Automutilação não suicida e bulimia: O papel da desregulação emocional e insatisfação corporal

 Hovrud, L., Simons, R., Simons, J., & Korkow, J. (2020). Non-suicidal self-injury and bulimia: The role of emotion dysregulation and body dissatisfaction. Eating and Weight Disorders-Studies on Anorexia, Bulimia and Obesity, 25(4), 1089-1097. https://doi.org/10.1007/s40519-019-00741-5.

Resenhado por Luiz Guilherme Lima-Silva.

O comportamento auto lesivo sem intencionalidade suicida em pessoas que sofrem de bulimia é bastante comum. A prevalência desse comportamento nessa população pode variar de 26 a 61%. Em termos de precedência da relação autolesão-bulimia, sugere-se que os sintomas bulímicos predizem o engajamento na automutilação. Uma população que é bastante propensa ao desenvolvimento de sintomas do referido transtorno alimentar são os estudantes universitários, particularmente as mulheres, visto que a prevalência é de 16% em contraposição ao gênero masculino com 9% de risco de desenvolver sintomas para estabelecer um diagnóstico formal. Segundo o modelo de evitação experiencial, o engajamento na automutilação proporciona alívio momentâneo e evitação de estados emocionais indesejados. Esse modelo lança luz no papel das emoções negativas em comportamentos disruptivos e pode ajudar a entender o comportamento automutilatório entre pessoas com sintomas de bulimia. Além disso, outro ponto relevante é a insatisfação corporal de pessoas com bulimia. Maior insatisfação corporal foi encontrada em pessoas com histórico de autolesão do que naquelas que não se engajavam em tal comportamento. Diante disso, o estudo visou analisar a relação entre os construtos supracitados a fim de criar modelos de mediação e moderação para melhor explicar o fenômeno da autolesão em pessoas com sintomas de bulimia.

A amostra foi composta por 488 jovens adultos de 18 a 25 anos, sendo que cerca de 60% foram do gênero feminino, 38% do gênero masculino, 1% foram de pessoas não binárias e 1,5% não respondeu. Os instrumentos usados foram: How I Deal with Stress para mensurar o engajamento em autolesão; Eating Disorder Inventory-3rd Edition para medir cognições e comportamentos acerca de problemas alimentares; Deliberate Self-Harm Inventory para aferir automutilação; Positive Affect Negative Affect Schedule para capturar a experiência de afetos negativos; Distress Tolerance Scale mensura o quanto alguém consegue tolerar eventos estressantes; UPPS Impulsive Behavior Scale para medir a tendência a agir precipitadamente ao experienciar uma emoção negativa.

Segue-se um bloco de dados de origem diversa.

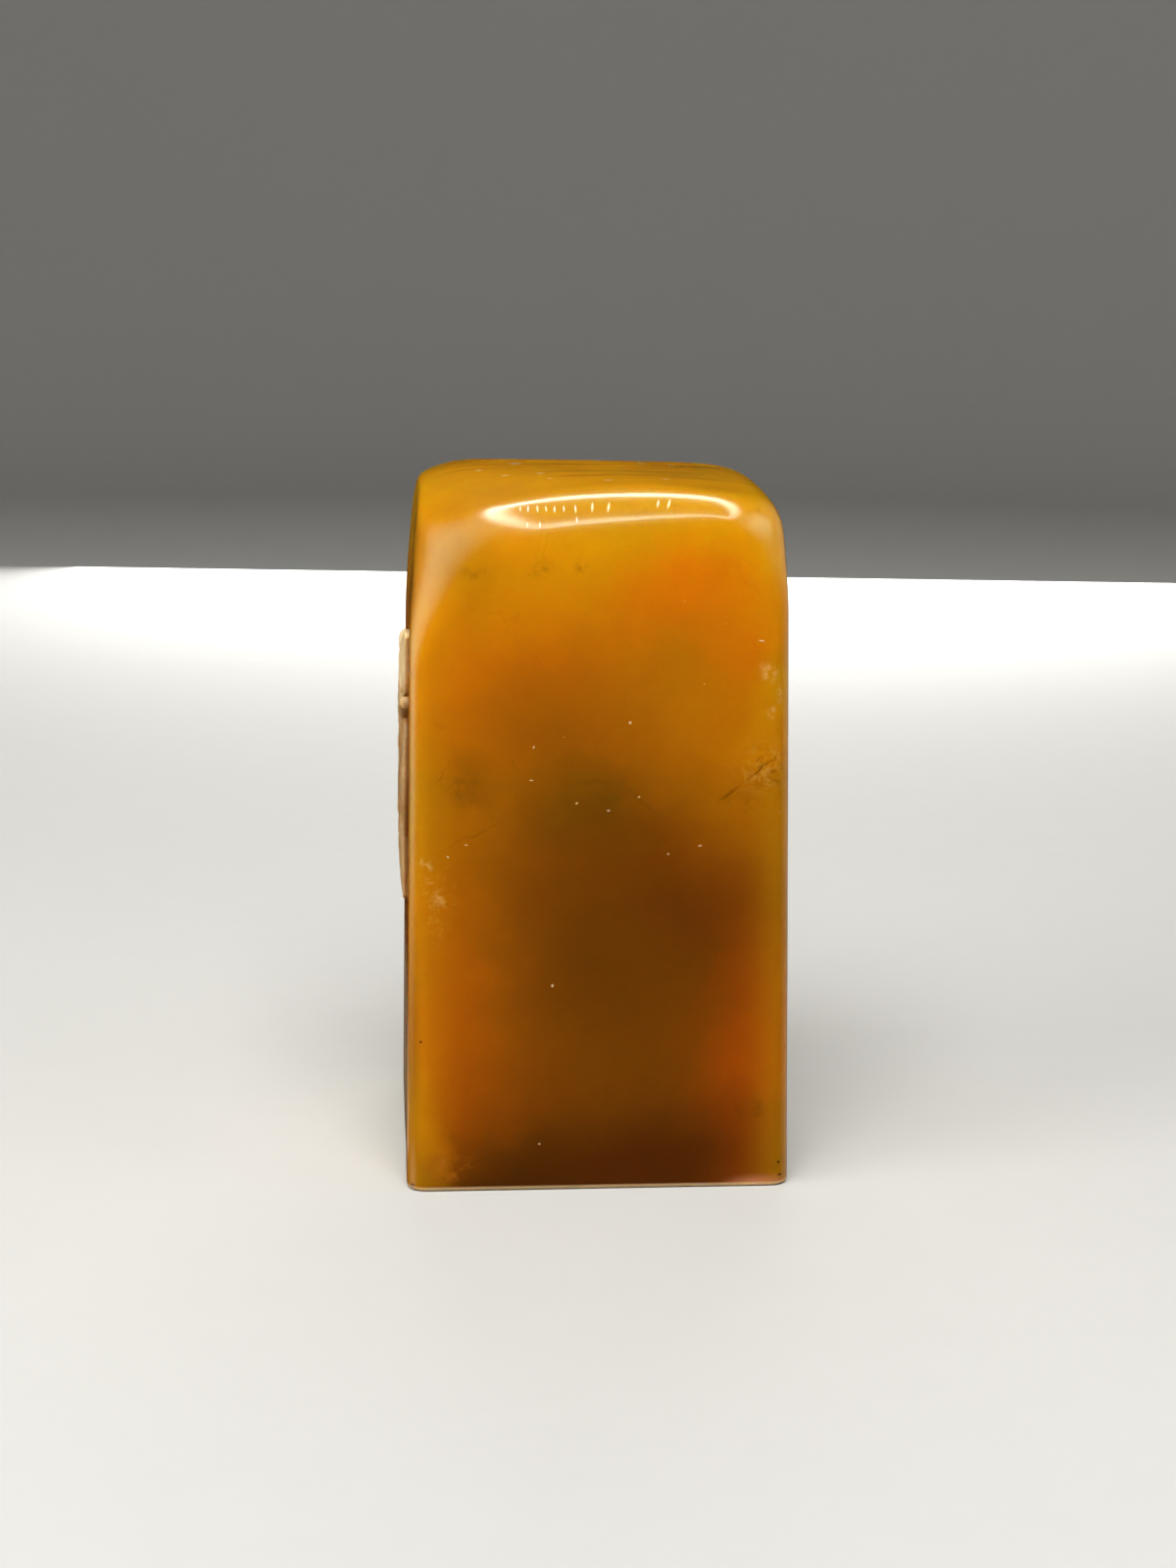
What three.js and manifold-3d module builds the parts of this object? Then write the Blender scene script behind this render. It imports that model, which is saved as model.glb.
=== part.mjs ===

Cerca de metade da variância da autolesão em pessoas com sintomas de bulimia se deveu aos padrões específicos de regulação emocional. Outro resultado relevante foi o papel mediador dos sintomas de bulimia entre regulação emocional e automutilação, fornecendo precedência temporal desses desfechos. Independente do gênero, maiores déficits na regulação emocional fazem com que os indivíduos se tornem mais propensos a desenvolver comportamentos disruptivos. Esses achados, em conjunto, permitem expandir o modelo de evitação experiencial dos comportamentos autolesivos para distúrbios alimentares, visto que uma menor habilidade de tolerar eventos estressantes e maior impulsividade, quando experienciam afetos negativos, foram associados a maior probabilidade de engajamento em comportamentos de autolesão.

A Psicologia da Saúde tem como parte de sua fundamentação teórica o estudo do estresse e os mecanismos de enfrentamento utilizados para lidar com ele. Assim, está dentro do campo epistemológico dessa área técnicas de enfrentamento baseadas no problema e na emoção, que podem ser utilizadas em casos de indivíduos com sintomas de bulimia e de automutilação. Dessa forma, a Psicologia da Saúde pode intervir nesses casos a fim de aumentar a regulação emocional e diminuir a insatisfação corporal nesses indivíduos que poderia resultar em possíveis intervenções estéticas. Além do suporte teórico e técnico da Psicologia da Saúde, pode-se contar também com a Terapia Comportamental Dialética, que preconiza o ensino de habilidades para tolerar o estresse e diminuir a baixa tolerância à frustração.